Looking at statistical indicators of overall market performance, junk's total year-to-date return, as measured by the widely followed Merrill Lynch High Yield Master II index, ended the week on Friday higher for a second straight week.

Key measure turns back up

Junk bonds, as measured by the Merrill Lynch index, had a one-week gain of 0.506%, its second straight weekly gain. The week before had seen a 0.577% return, in contrast to the 0.038% loss the week before that, ended Dec. 16.

With the latest week's gain, the index remained split evenly at five weeks out of the last 10 up and five weeks down, as the junk market attempted to rebuild the strong momentum which high yield had generated during the first half of the year, but which had been only sporadically present for much of the second half. However, building a base for a possible strong advance in 2012, the index ended the year up in four weeks out of the last five.

This past week's upturn raised the index's total return to 4.381% from 3.855% a week earlier. It was the highest reading for the index since the 5.03% return seen on Aug. 4, although the index ended the year below its 2011 peak level of 6.362%, set on July 26. But the levels over the last few weeks of the year were well up from the index's 2011 low point, the 3.998% cumulative deficit recorded on Oct. 4.

Other components of the Merrill Lynch index also mostly firmed on the week. As of Friday, the index showed an average price of 97.381, a yield to worst of 8.36% and a spread to worst of 743 basis points over comparable Treasuries, versus a price of 97.035, a yield of 8.45% and a spread of 741 bps at the end of the previous week.

That compared with the index's high average price for the year of 104.563, set on May 11, 2011, and its low price of 91.189, on Oct. 4; its lowest yield for the year of 6.644% on May 16, 2011 and highest yield of 10.117% on Oct. 4; and its tightest spread for the year of 481 bps, set on April 11, 2011, versus its wide spread for 2011 of 901 bps on Oct. 4.

Lodging is the leader

Back on a sector basis, Advantage Data meanwhile showed bonds of lodging operators having the best showing of any significantly sized sector last week, when they were up by 1.06%. It was the second straight week that the hoteliers were among the elite finishers, having also made it in the week ended Dec. 23, when the group checked in with a gain of 0.76%.

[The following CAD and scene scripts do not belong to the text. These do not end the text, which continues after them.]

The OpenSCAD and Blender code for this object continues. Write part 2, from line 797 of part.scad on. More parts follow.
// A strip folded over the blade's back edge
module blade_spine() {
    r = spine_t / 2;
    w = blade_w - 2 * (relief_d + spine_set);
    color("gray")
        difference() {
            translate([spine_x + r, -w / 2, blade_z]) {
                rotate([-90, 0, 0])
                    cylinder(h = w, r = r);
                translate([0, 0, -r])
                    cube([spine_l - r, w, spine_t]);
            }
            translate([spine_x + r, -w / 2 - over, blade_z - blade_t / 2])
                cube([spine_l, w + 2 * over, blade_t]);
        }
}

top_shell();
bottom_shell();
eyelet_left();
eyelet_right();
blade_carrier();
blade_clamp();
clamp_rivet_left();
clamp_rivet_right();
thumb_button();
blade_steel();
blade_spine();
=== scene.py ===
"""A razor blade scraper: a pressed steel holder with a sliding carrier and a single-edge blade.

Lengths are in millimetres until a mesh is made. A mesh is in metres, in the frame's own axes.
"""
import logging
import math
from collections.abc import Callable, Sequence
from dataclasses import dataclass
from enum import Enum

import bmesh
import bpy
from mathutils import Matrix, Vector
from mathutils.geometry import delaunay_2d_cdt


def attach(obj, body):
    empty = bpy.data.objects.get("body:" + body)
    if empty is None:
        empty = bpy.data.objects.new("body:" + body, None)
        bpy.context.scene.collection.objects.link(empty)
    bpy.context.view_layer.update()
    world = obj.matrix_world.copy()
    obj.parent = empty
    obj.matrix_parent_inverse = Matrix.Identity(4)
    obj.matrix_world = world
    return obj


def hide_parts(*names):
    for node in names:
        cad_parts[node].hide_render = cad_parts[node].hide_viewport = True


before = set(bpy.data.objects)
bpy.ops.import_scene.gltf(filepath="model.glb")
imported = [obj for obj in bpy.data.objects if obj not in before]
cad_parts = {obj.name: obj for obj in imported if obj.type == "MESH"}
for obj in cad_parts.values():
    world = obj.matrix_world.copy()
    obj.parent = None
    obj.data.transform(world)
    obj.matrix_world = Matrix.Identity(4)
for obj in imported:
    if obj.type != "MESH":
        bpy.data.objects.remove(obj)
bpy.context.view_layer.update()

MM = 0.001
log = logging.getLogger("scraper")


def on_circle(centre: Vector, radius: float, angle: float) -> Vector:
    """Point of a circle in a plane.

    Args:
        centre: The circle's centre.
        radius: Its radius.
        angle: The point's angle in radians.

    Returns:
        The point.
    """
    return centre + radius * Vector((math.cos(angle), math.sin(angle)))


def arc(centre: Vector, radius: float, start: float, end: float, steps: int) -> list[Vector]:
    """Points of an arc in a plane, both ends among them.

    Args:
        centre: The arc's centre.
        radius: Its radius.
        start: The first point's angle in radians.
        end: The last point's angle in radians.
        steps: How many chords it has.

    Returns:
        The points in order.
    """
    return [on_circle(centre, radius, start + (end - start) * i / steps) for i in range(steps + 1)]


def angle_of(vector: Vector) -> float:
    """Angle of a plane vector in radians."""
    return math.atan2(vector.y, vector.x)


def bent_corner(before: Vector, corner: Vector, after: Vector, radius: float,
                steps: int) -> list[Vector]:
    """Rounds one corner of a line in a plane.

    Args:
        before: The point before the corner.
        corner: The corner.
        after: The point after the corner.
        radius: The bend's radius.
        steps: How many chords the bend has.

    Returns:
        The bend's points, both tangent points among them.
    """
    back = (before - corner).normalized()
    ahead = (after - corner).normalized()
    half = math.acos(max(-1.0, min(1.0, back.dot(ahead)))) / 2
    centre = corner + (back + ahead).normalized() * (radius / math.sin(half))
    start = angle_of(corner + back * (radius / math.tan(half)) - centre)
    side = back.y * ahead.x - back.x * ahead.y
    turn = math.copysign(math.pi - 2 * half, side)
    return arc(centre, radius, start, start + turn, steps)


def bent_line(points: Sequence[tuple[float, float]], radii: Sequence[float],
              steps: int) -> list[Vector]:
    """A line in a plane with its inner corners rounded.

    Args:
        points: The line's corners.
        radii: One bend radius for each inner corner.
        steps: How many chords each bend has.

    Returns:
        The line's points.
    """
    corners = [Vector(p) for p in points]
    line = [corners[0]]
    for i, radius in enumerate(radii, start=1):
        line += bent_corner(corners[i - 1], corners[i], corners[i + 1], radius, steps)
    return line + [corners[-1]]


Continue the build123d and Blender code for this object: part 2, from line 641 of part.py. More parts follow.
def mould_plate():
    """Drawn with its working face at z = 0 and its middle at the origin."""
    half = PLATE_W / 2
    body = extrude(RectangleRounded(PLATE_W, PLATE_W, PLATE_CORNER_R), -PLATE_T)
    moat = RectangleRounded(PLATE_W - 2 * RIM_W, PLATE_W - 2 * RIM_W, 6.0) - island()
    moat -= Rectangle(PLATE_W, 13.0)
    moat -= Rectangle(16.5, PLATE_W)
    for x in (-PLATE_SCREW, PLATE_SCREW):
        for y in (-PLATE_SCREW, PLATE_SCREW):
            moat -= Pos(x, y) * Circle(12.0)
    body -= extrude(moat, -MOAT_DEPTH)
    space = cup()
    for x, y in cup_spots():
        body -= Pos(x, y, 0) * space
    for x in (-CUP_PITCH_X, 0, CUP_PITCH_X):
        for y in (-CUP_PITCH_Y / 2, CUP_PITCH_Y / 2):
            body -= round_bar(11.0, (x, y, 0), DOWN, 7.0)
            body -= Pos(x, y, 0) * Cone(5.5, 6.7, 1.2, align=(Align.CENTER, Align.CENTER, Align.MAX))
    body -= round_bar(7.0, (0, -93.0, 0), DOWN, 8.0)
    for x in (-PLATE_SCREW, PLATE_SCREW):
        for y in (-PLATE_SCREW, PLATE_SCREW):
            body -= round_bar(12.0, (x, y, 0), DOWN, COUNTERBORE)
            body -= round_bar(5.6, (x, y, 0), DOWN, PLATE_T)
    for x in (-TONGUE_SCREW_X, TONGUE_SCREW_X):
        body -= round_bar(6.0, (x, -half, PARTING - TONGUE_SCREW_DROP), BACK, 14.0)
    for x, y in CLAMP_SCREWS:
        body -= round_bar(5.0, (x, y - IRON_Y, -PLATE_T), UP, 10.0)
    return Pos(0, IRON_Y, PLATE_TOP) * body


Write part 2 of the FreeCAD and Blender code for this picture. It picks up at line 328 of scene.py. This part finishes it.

Other top performers this past week were metals mining companies (up 0.81%), wholesale durable goods distributors (up 0.70%), electronics manufacturers (up 0.64%) and telecommunications operators (up 0.62%). It was the second straight week in that select circle for telecom.

On the downside, petroleum refiners were the only significantly sized sector actually showing a loss, ending the week 0.64% in the red.

Several other major sectors showed only weak gains in an otherwise robust market, including non-depository financial institutions (up 0.02%), metals processors (up 0.11%), financial brokers and exchanges (up 0.16%) and real estate companies (up 0.17%). It was the second straight week among the underachievers for the non-depository financials.

Food stores the year's leader

For the full year, bonds of food store operators turned in the best performance among the significantly sized sectors with a final return of 11.20%. They were followed by miscellaneous retailers (up 9.34%), electric and gas utilities (up 9.08%), oil and gas exploration and production companies (up 8.85%), amusements (up 8.43%) and food manufacturers (up 8.39%).

Bringing up the rear, no major-sized sectors ended in the red for the year. Sectors posting only relatively small cumulative gains in 2011 were depository financials (up 1.74%), insurance carriers (up 1.90%), building construction (up 2.32%), publishing (up 2.96%) and real estate (up 2.98%).